Expectations of a rate correction in the charter market are high as owners and buyers look for solutions for delivering vessels.
In the short-term rates have stabilised, but with the reality of cancelled services, nearly 400 to date, and the growing number of vessels being redelivered it is only a matter of time before charter rates will find a new, lower, level, said the Braemar.
Activity, while not totally stagnant is severely subdued, added Braemar, with owners and buyers collaborating on vessel deliveries, while the closed demolition market, “has seen Buyers looking to offer Owners solutions for delivering vessels including taking over crew contracts for a period of time, or offering basis ultra-wide laycans to give Sellers security that facilities will have reopened by the time a delivery takes place.”
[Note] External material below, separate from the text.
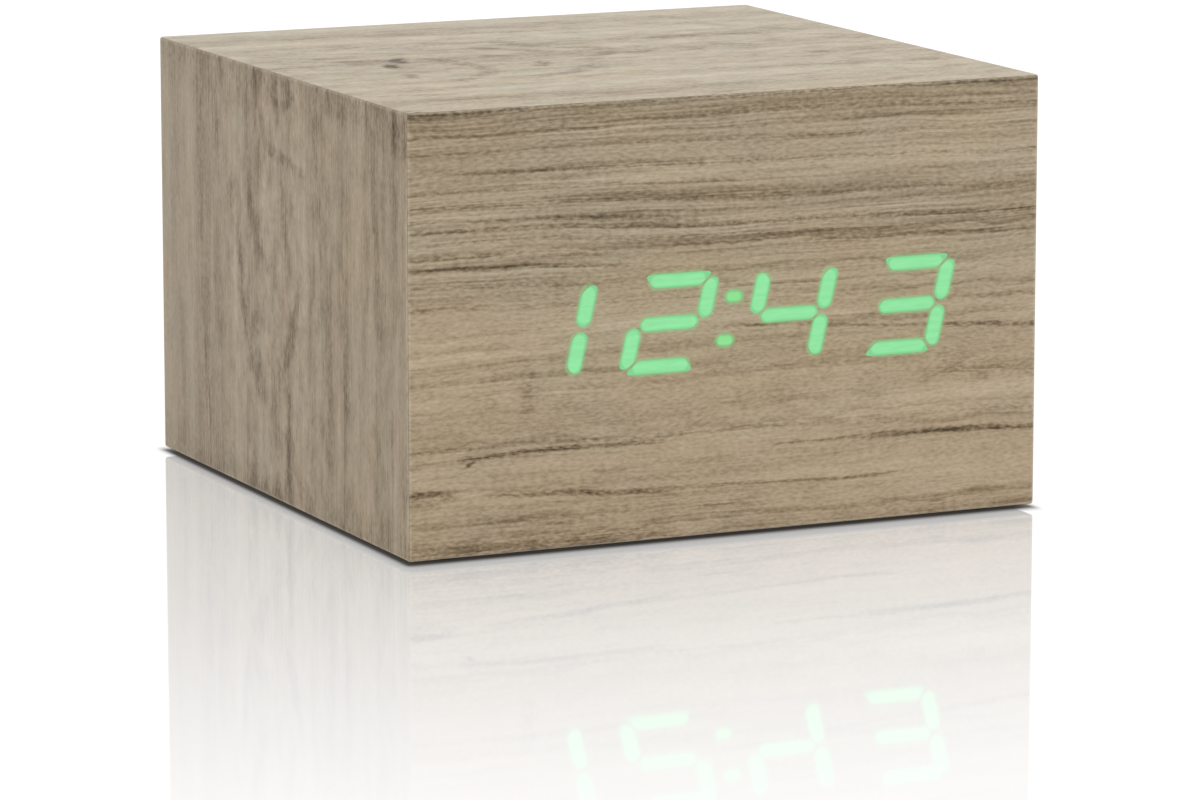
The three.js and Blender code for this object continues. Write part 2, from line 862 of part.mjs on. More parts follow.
function batteryBox() {
  const shell = box(span(0, bayOuterHalf[0]), span(0, bayOuterHalf[1]), [base, bayCeiling + bayRoof]);
  const flange = slabZ(roundedOutline(flangeHalf, flangeCornerRadius), [base, base + flangeThickness]);
  const bay = box(span(0, bayHalf[0]), span(0, bayHalf[1]), [base - 1, bayCeiling]);
  const mouth = box(
    span(0, doorHalf[0] + 0.2),
    span(0, doorHalf[1] + 0.2),
    [base - 1, bayMouth],
  );
  const windows = tonguePlaces.map((x) => box(
    span(x, tongue.halfWidth + 0.4),
    [-bayOuterHalf[1] - 1, -bayHalf[1] + 1],
    [bayMouth - 0.2, tongue.top + 0.7],
  ));
  const leadWays = Object.values(leadHoles).map((x) => rodY(
    leadRadius + 0.2,
    x,
    [bayHalf[1] - 1, bayOuterHalf[1] + 1],
    leadHeight,
    12,
  ));
  const nailNotch = rodZ(6, 0, doorHalf[1] + 0.6, [base - 1, base + 1.1], 32);
  const ribs = [-1, 0, 1].map((step) => box(
    span(step * cellPitch, 0.4),
    span(0, 19),
    [bayCeiling - 3, bayCeiling + 0.5],
  ));
  return join(cut(join(shell, flange), bay, mouth, nailNotch, ...windows, ...leadWays), ...ribs);
}

// An AAA cell along Y, its positive end towards +Y, centred on its length.
function batteryCell() {
  const end = cellLength / 2;
  const shoulder = end - 0.9;
  return turned([
    [0, -end],
    [4.3, -end],
    [4.9, -end + 0.3],
    [cellRadius, -end + 0.5],
    [cellRadius, shoulder - 0.6],
    [cellRadius - 0.7, shoulder],
    [1.9, shoulder],
    [1.8, end],
    [0, end],
  ], 24);
}

// A conical compression spring along Y.
class SpringPath extends THREE.Curve {
  constructor(startY, endY, startRadius, endRadius, turns) {
    super();
    Object.assign(this, { startY, endY, startRadius, endRadius, turns });
  }

  getPoint(t, target = new THREE.Vector3()) {
    const angle = 2 * Math.PI * this.turns * t;
    const radius = THREE.MathUtils.lerp(this.startRadius, this.endRadius, t);
    const y = THREE.MathUtils.lerp(this.startY, this.endY, t);
    return target.set(radius * Math.cos(angle), y, radius * Math.sin(angle));
  }
}

const springWireRadius = 0.28;
const springLength = 2 * (contactFace - cellLength / 2) - contactGap * 2 - springWireRadius;

function contactSpring(startY, endY) {
  const wire = new THREE.Shape();
  wire.absarc(0, 0, springWireRadius, 0, 2 * Math.PI, false);
  const extrudePath = new SpringPath(startY, endY, 3.3, 2.3, 3);
  return new THREE.ExtrudeGeometry(wire, { steps: 36, extrudePath, curveSegments: 3 });
}

function batteryDoor() {
  const plate = slabZ(
    roundedOutline(doorHalf, 0.8),
    [base + doorRecess, base + doorRecess + doorThickness],
  );
  const tongues = tonguePlaces.flatMap((x) => {
    const root = box(
      span(x, tongue.halfWidth),
      [-doorHalf[1], -bayHalf[1]],
      [bayMouth - 0.5, tongue.top],
    );
    const tip = box(
      span(x, tongue.halfWidth),
      [-doorHalf[1] - tongue.reach, -bayHalf[1]],
      [tongue.bottom, tongue.top],
    );
    return [root, tip];
  });
  return join(plate, ...tongues);
}

// The five contacts that put the cells in series: an end wall, the cells that each one
// touches, and the cell whose negative end it holds with a spring.
const contacts = {
  battery_contact_positive: { wall: 1, cells: [0] },
  battery_contact_first_pair: { wall: -1, cells: [0, 1], sprung: 0 },
  battery_contact_middle_pair: { wall: 1, cells: [1, 2], sprung: 1 },
  battery_contact_last_pair: { wall: -1, cells: [2, 3], sprung: 2 },
  battery_contact_negative: { wall: 1, cells: [3], sprung: 3 },
};

function addContact(name, { wall: side, cells, sprung }) {
  const xs = cells.map((index) => cellXs[index]);
  const faces = [side * contactFace, side * (contactFace + contactThickness)].sort((a, b) => a - b);
  const plate = box([Math.min(...xs) - 4, Math.max(...xs) + 4], faces, span(cellZ, 3.8));
  if (sprung === undefined) {
    add(name, plate, nickel);
    return;
  }
  const springEnd = contactFace - springLength;
  const spring = contactSpring(side * (contactFace + 0.1), side * springEnd);
  add(name, join(plate, spring.translate(cellXs[sprung], 0, cellZ)), nickel);
}

function addBatteryBay() {
  add('battery_box', batteryBox(), blackPlastic);
  add('battery_door', batteryDoor(), blackPlastic);
  for (const [name, contact] of Object.entries(contacts)) {
    addContact(name, contact);
  }
  cellXs.forEach((x, index) => {
    const plusSide = index % 2 === 0 ? 1 : -1;
    const cell = batteryCell();
    if (plusSide < 0) {
      cell.rotateX(Math.PI);
    }
    const middle = plusSide * (contactFace - contactGap - cellLength / 2);
    add(`battery_cell_${index + 1}`, cell.translate(x, middle, cellZ), cellSleeve);
  });
}

// The two leads from the bay's end wall up to the main board.
function addLeads() {
  const landing = { positive: [-12, plateCentreZ - 11], negative: [22, plateCentreZ - 11] };
  const colours = { positive: redLead, negative: blackLead };
  for (const [pole, startX] of Object.entries(leadHoles)) {
    const [endX, endZ] = landing[pole];
    const route = [
      [startX, bayHalf[1] + 0.1, leadHeight],
      [startX, bayOuterHalf[1] + 0.8, leadHeight],
      [startX + (endX - startX) * 0.3, bayOuterHalf[1] + 2, leadHeight + 4],
      [endX, boardInner - 5, endZ - 4],
      [endX, boardInner - 3, endZ - 0.6],
      [endX, boardInner - 0.1, endZ],
    ];
    add(`battery_lead_${pole}`, lead(route, leadRadius), colours[pole]);
  }
}

addCase();
addDisplay();
addRearPlate();
addMainBoard();
for (const [name, x] of Object.entries(buttonPlaces)) {
  addButton(name, x);
}
addSlideSwitch();
addPowerSocket();
addSensors();
addBoardParts();
addRibbon();
addBatteryBay();
addLeads();

export default clock;
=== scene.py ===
import math

import bmesh
import bpy
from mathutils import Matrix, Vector


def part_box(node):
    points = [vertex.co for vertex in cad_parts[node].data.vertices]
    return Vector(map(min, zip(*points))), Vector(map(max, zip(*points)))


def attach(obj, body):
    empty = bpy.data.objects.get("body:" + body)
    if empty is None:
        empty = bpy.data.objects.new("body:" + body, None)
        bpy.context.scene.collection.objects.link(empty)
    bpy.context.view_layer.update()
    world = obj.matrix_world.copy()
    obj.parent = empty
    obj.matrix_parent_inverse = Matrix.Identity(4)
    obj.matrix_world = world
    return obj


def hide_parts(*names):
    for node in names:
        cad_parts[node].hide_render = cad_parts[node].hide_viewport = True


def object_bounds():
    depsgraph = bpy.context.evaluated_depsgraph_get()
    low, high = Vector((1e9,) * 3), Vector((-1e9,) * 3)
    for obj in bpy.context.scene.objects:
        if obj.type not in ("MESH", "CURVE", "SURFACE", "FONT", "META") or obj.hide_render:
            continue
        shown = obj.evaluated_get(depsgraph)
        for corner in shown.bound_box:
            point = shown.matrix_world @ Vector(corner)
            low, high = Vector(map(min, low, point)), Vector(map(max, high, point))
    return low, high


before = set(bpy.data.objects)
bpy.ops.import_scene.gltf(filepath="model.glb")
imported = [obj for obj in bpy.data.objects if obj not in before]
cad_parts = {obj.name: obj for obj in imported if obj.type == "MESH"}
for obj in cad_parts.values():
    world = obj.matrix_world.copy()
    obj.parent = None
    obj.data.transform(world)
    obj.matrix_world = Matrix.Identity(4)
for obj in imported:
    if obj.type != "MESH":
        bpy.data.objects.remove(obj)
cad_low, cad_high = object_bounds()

# Shapes are built in millimetres, and finish_mesh() turns them into metres. Only the camera,
# the lamp and refined() work in metres.
MM = 0.001
CASE = "clock_case"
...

Meanwhile, the macroeconomic signals remain pessimistic in tone with the World Bank expecting the next Covid-19 hotspot to be the Indian Sub-Continent, with its crowded cities, the region is home to 1.8 billion people.
The World Bank’s growth projections for the region have slumped, from the original forecast of 6.3% to between 2.8 and 1.8%.
Taking a broader perspective Kristalina Georgieva, the head of the International Monetary Fund (IMF), has warned that the coronavirus pandemic will turn global economic growth “sharply negative” this year.
According to Braemar, Georgieva said the world faced the worst economic crisis since the Great Depression of the 1930s. The IMF has estimated that global GDP will decline by 3% in 2020, while a UN study said 81% of the world’s workforce of 3.3bn people have seen their workplaces fully or partly closed through the Covid-19 outbreak.